The pattern of Social Media Use and the Impact of Medical Students’ Learning

Sairaa Saeed AlQeas Alqahtani @SairaaO_o and Mashael ALRowaished @Mashail_R – King Saud University, College of Medicine, Riyadh


Study design:  Cross sectional descriptive study using on line Survey Monkey.

Study setting: College of Medicine, King Saud University, , Riyadh, Saudi Arabia.

Sampling technique: With 95% confidence level and 5% margin of error. the sample size was estimated to be 306 students . With an expected non-response rate of 30%, 400 students were invited to participate. The sample was stratified to include the study years and both sexes proportionate to their numbers. The excel program was used to randomly select the study population.

In February 2013, the survey instrument was uploaded on monkey survey and the link was sent to the selected students. Golden Survey Monkey plan was used for the data analysis.

Results and discussion: All the 400 medical students filled out the study instrument (response rate of 100%), an indicator that the group is comfortable with filling out an online survey;. Male students represented 59.0% of the total population.. Survey responses indicated that 98% of medical students used social SM and 70% of the students checked it on a daily basis more than four times. While at lectures, more than 70% of the students checked SM.

SM was used for entertainment. (95.8%) to stay up-to-date (88.3%,), and to socialize (85.5%). WhatsApp emerged as the favourite application among 87.8% of the students followed by YouTube (60.8%), and Twitter (51.8%).

There was a statistically significant association between the male sex and the usage of YouTube (p=0.003), and Facebook (p=0.006).
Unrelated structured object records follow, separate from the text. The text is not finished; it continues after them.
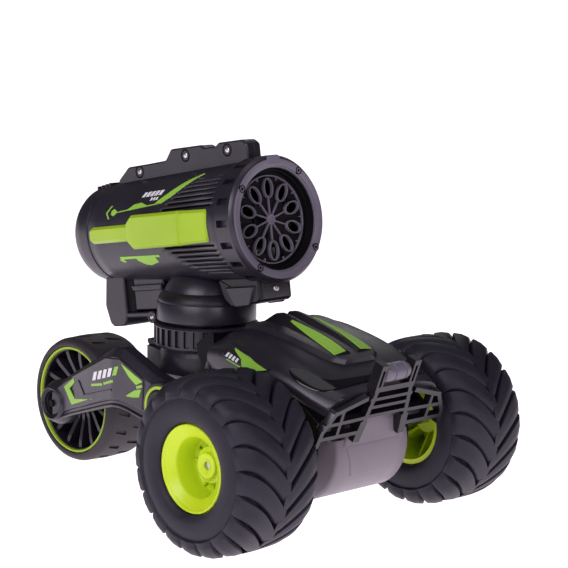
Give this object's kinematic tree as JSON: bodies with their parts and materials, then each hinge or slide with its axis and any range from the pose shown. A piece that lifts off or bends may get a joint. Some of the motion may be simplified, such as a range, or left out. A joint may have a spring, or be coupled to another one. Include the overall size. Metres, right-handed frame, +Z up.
{
  "type": "remote control stunt car",
  "caption": "Three-wheeled remote control stunt car with a folding frame, lugged front tyres and a panning bubble cannon on a turret.",
  "frame": {"origin": "on the ground, midway between the rear tyre's back and the brush guard's tip, on the car's middle plane", "axes": "+X forwards (towards the brush guard), +Y to the car's left, +Z up"},
  "size_m": [0.2808, 0.2006, 0.1942],
  "materials": {
    "shell_charcoal": "satin moulded plastic, fine grain",
    "shell_black": "satin moulded plastic",
    "belly_grey": "smooth satin moulded plastic",
    "gloss_black": "glossy moulded plastic",
    "lime": "bright lime moulded plastic",
    "tyre_rubber": "matt moulded rubber",
    "steel": "bright zinc-plated steel",
    "motor_can": "plated motor can",
    "board_green": "solder-masked board",
    "cell_wrap": "shrink-wrapped battery cells",
    "switch_red": "red moulded plastic",
    "tank_clear": "natural moulded plastic"
  },
  "bodies": {
    "chassis": {"axle_housing": "belly_grey", "chassis_tub": "shell_black", "hood": "shell_charcoal", "hood_stripes": "lime", "nose_visor": "gloss_black", "brush_guard": "shell_black", "guard_lamp": "gloss_black", "rear_bulkhead": "shell_charcoal", "battery_box": "shell_charcoal", "battery_door": "shell_charcoal", "battery_pack": "cell_wrap", "pivot_bracket": "shell_black", "pivot_shaft": "steel", "fold_motor": "motor_can", "control_board": "board_green", "body_screws": "steel", "gearbox_left": "shell_black", "gearbox_right": "shell_black", "drive_motor_left": "motor_can", "drive_motor_right": "motor_can"},
    "front_left_wheel": {"tyre_front_left": "tyre_rubber", "rim_front_left": "lime", "drive_shaft_left": "steel"},
    "front_right_wheel": {"tyre_front_right": "tyre_rubber", "rim_front_right": "lime", "drive_shaft_right": "steel"},
    "rear_arms": {"arm_left": "shell_charcoal", "arm_right": "shell_charcoal", "arm_cover_left": "shell_black", "arm_cover_right": "shell_black", "pivot_ring_left": "lime", "pivot_ring_right": "lime", "arm_spacer": "shell_black", "rear_axle": "steel"},
    "rear_wheel": {"tyre_rear": "tyre_rubber", "rim_rear": "shell_black", "rim_bands": "lime"},
    "turret_base": {"neck_base": "shell_charcoal", "switch_housing": "shell_black"},
    "switch": {"power_slider": "switch_red"},
    "collar": {"locking_collar": "shell_black"},
    "cannon": {"turret_head": "shell_charcoal", "barrel_shell_left": "shell_charcoal", "barrel_shell_right": "shell_charcoal", "shell_screws": "steel", "muzzle_ring": "shell_charcoal", "face_plate": "shell_charcoal", "face_screws": "steel", "bubble_loops": "shell_black", "wiper_motor": "motor_can", "fan_motor": "motor_can", "solution_tray": "tank_clear", "tail_cap": "shell_charcoal", "filler_plug": "shell_black", "side_bar_left": "lime", "side_bar_right": "lime", "rear_tray": "shell_charcoal", "chin_bracket": "shell_charcoal"},
    "wiper_rotor": {"wiper": "shell_black"},
    "fan": {"fan_wheel": "shell_black"}
  },
  "joints": [
    {"name": "front_left_spin", "type": "hinge", "parent": "chassis", "child": "front_left_wheel", "pos_m": [0.0932, 0.0753, 0.045], "axis": [0, 1, 0], "continuous": true},
    {"name": "front_right_spin", "type": "hinge", "parent": "chassis", "child": "front_right_wheel", "pos_m": [0.0932, -0.0753, 0.045], "axis": [0, 1, 0], "continuous": true},
    {"name": "fold", "type": "hinge", "parent": "chassis", "child": "rear_arms", "pos_m": [0.0082, 0, 0.0537], "axis": [0, -1, 0], "range_deg": [0, 52.4]},
    {"name": "rear_spin", "type": "hinge", "parent": "rear_arms", "child": "rear_wheel", "pos_m": [-0.1048, 0, 0.0364], "axis": [0, 1, 0], "continuous": true},
    {"name": "turret_tilt", "type": "hinge", "parent": "chassis", "child": "turret_base", "pos_m": [0.0082, 0, 0.0537], "axis": [0, -1, 0], "range_deg": [0, 40.5]},
    {"name": "switch_slide", "type": "slide", "parent": "turret_base", "child": "switch", "axis": [0, 1, 0], "range_m": [0, 0.004]},
    {"name": "collar_twist", "type": "hinge", "parent": "turret_base", "child": "collar", "pos_m": [-0.0058, 0, 0.087], "axis": [0, 0, 1], "range_deg": [0, 60]},
    {"name": "cannon_pan", "type": "hinge", "parent": "turret_base", "child": "cannon", "pos_m": [-0.0058, 0, 0.095], "axis": [0, 0, 1], "range_deg": [-90, 90]},
    {"name": "wiper_spin", "type": "hinge", "parent": "cannon", "child": "wiper_rotor", "pos_m": [0.04092, 0, 0.15283], "axis": [0.9888, 0, 0.1495], "continuous": true},
    {"name": "fan_spin", "type": "hinge", "parent": "cannon", "child": "fan", "pos_m": [-0.00209, 0, 0.14633], "axis": [0.9888, 0, 0.1495], "continuous": true}
  ],
  "couplings": [
    {"joint": "turret_tilt", "follows": "fold", "ratio": 0.77}
  ]
}
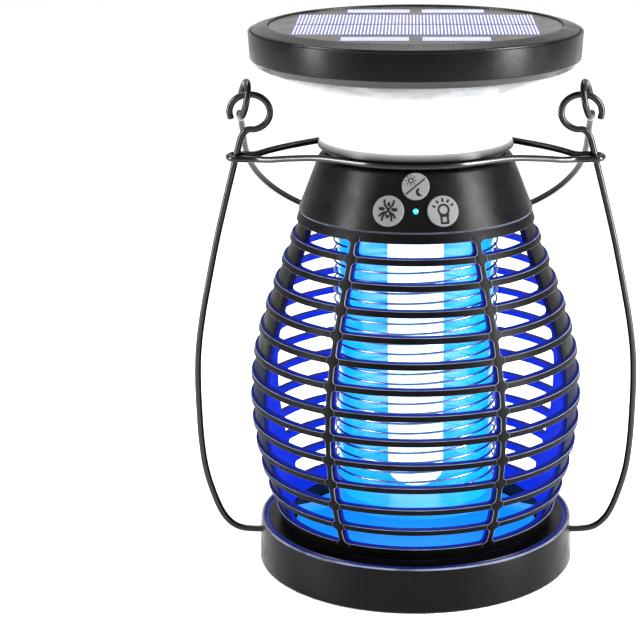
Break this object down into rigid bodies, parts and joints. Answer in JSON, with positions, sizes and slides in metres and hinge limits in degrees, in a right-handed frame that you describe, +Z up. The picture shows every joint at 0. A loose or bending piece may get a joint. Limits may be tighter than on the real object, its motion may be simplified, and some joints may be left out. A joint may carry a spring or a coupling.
{
  "type": "electric bug zapper",
  "caption": "Outdoor lantern bug zapper: solar disc on a white lamp, buttons on a cone, ribbed cage round a coil grid and lit tube, round base and a swinging wire handle.",
  "frame": {"origin": "centre of the base's flat underside", "axes": "+Z up, the control buttons face -Y, the side wires are at -X and +X, the handle hangs behind at +Y"},
  "size_m": [0.2208, 0.1899, 0.2699],
  "materials": {
    "black_plastic": "fine textured satin",
    "inner_plastic": "matt",
    "insulator": "smooth blue moulded plastic",
    "black_wire": "gloss black coated steel wire",
    "grid_wire": "bright drawn wire",
    "button_grey": "soft satin with dark printed icons",
    "lamp_white": "opal white, lit from inside",
    "uv_glow": "lit pale cyan tube",
    "blue_guide": "clear blue tube lit from inside",
    "solar_blue": "dark glass over blue solar cells",
    "board_green": "solder resist",
    "steel": "plated",
    "cell_blue": "shrink-wrapped cell",
    "rubber": "matt",
    "cyan_led": "lit cyan lens"
  },
  "bodies": {
    "base": {"base_shell": "black_plastic", "bottom_cover": "inner_plastic", "bottom_screw_1": "steel", "bottom_screw_2": "steel", "bottom_screw_3": "steel", "bottom_screw_4": "steel", "insect_tray": "insulator", "side_wire_left": "black_wire", "side_wire_right": "black_wire", "neck_ring": "black_wire"},
    "tower": {"cage": "black_plastic", "lock_ring": "inner_plastic", "control_housing": "black_plastic", "housing_floor": "inner_plastic", "neck_collar": "black_plastic", "control_board": "board_green", "tact_switch_bug": "inner_plastic", "tact_switch_bulb": "inner_plastic", "tact_switch_sun_moon": "inner_plastic", "indicator_led": "cyan_led", "battery_cell": "cell_blue", "battery_cradle": "inner_plastic", "hv_module": "black_plastic", "charge_port": "steel", "grid_top_holder": "insulator", "grid_spider": "insulator", "hv_coil_a": "grid_wire", "hv_coil_b": "grid_wire", "uv_lamp": "uv_glow", "lamp_socket": "inner_plastic", "light_guide": "blue_guide", "lamp_diffuser": "lamp_white", "lamp_core": "lamp_white", "led_board": "board_green", "disc_lower_shell": "black_plastic", "disc_bezel": "black_plastic", "solar_panel": "solar_blue"},
    "button_bug": {"button_bug": "button_grey"},
    "button_bulb": {"button_bulb": "button_grey"},
    "button_sun_moon": {"button_sun_moon": "button_grey"},
    "handle": {"carry_handle": "black_wire"},
    "port_cover": {"port_cover": "rubber"}
  },
  "joints": [
    {"name": "tower_twist", "type": "hinge", "parent": "base", "child": "tower", "pos_m": [0, 0, 0.0225], "axis": [0, 0, 1], "range_deg": [-22, 0]},
    {"name": "handle_swing", "type": "hinge", "parent": "base", "child": "handle", "pos_m": [0, 0, 0.2355], "axis": [1, 0, 0], "range_deg": [-13, 273]},
    {"name": "port_cover_flip", "type": "hinge", "parent": "tower", "child": "port_cover", "pos_m": [0, 0.05248, 0.19609], "axis": [1, 0, 0], "range_deg": [0, 110]},
    {"name": "bug_press", "type": "slide", "parent": "tower", "child": "button_bug", "axis": [0.219, 0.9054, -0.3636], "range_m": [0, 0.0005], "stiffness_N_per_m": 900},
    {"name": "bulb_press", "type": "slide", "parent": "tower", "child": "button_bulb", "axis": [-0.219, 0.9054, -0.3636], "range_m": [0, 0.0005], "stiffness_N_per_m": 900},
    {"name": "sun_moon_press", "type": "slide", "parent": "tower", "child": "button_sun_moon", "axis": [0, 0.9315, -0.3636], "range_m": [0, 0.0005], "stiffness_N_per_m": 900}
  ]
}
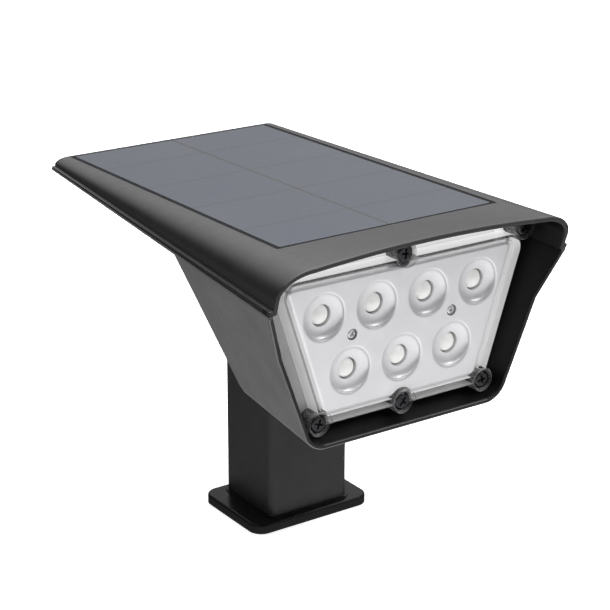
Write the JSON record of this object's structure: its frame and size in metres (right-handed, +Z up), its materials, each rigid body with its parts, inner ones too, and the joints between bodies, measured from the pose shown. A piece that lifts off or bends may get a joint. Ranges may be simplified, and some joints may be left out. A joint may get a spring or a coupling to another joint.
{
  "type": "solar flood light",
  "caption": "Solar flood light with a panel on its hood, a clear-covered LED lamp below, and a tilting head on a short square post with a flat foot.",
  "frame": {"origin": "centre of the foot's flat underside", "axes": "+Z up along the post; -Y is where the lamp looks; +X is to the right of someone facing along +Y at the lamp"},
  "size_m": [0.1152, 0.1581, 0.1209],
  "materials": {
    "black_plastic": "fine moulded grain, matt",
    "clear_plastic": "clear and polished",
    "silver_plate": "satin silver plating",
    "solar_cells": "dark blue-grey cells under a clear film",
    "black_rubber": "matt",
    "black_steel": "black zinc",
    "bright_steel": "zinc plated",
    "white_board": "white solder mask",
    "green_board": "green solder mask",
    "led_resin": "yellow phosphor",
    "battery_can": "blue sleeve over a metal can"
  },
  "bodies": {
    "base": {"post_tube": "black_plastic", "foot_flange": "black_plastic", "post_knuckle": "black_plastic", "foot_lock_screw": "black_steel", "knuckle_lock_screw": "black_steel", "pivot_bolt": "bright_steel", "pivot_nut": "bright_steel", "pivot_washer_left": "bright_steel", "pivot_washer_right": "bright_steel"},
    "head": {"top_cover": "black_plastic", "lower_housing": "black_plastic", "battery_holder": "black_plastic", "button_bezel": "black_plastic", "mode_switch": "black_plastic", "lens_cover": "clear_plastic", "reflector_plate": "silver_plate", "solar_panel": "solar_cells", "panel_gasket": "black_rubber", "lens_gasket": "black_rubber", "lens_screw_low_left": "black_steel", "lens_screw_low_middle": "black_steel", "lens_screw_low_right": "black_steel", "lens_screw_high_left": "black_steel", "lens_screw_high_middle": "black_steel", "lens_screw_high_right": "black_steel", "case_screw_front_left": "black_steel", "case_screw_front_right": "black_steel", "case_screw_rear_left": "black_steel", "case_screw_rear_right": "black_steel", "plate_screw_left": "bright_steel", "plate_screw_right": "bright_steel", "battery_contact_left": "bright_steel", "battery_contact_right": "bright_steel", "led_board": "white_board", "control_board": "green_board", "switch_board": "green_board", "led_1": "led_resin", "led_2": "led_resin", "led_3": "led_resin", "led_4": "led_resin", "led_5": "led_resin", "led_6": "led_resin", "led_7": "led_resin", "battery_cell": "battery_can"},
    "button": {"button_cap": "black_rubber"}
  },
  "joints": [
    {"name": "head_tilt", "type": "hinge", "parent": "base", "child": "head", "pos_m": [0, 0, 0.092], "axis": [-1, 0, 0], "range_deg": [-5, 75]},
    {"name": "button_press", "type": "slide", "parent": "head", "child": "button", "axis": [0, -0.0748, 0.9972], "range_m": [0, 0.0009], "stiffness_N_per_m": 1500}
  ]
}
On the other hand, female students had statistically a higher rate of using Instagram (p<0.001), Path (p=0.001) and Twitter (p=0.04) than their male counterparts.

There was a statistically significant association between the GPA and the frequency of checking SM while at lectures (p=0.04).

Conclusion: The results of this study revealed not only the expected high rate of SM use but had also found that around three quarters of the students checked their SM while at lecture. This indicates the need to confirm this finding in future studies and to design a campaign of education in this regard.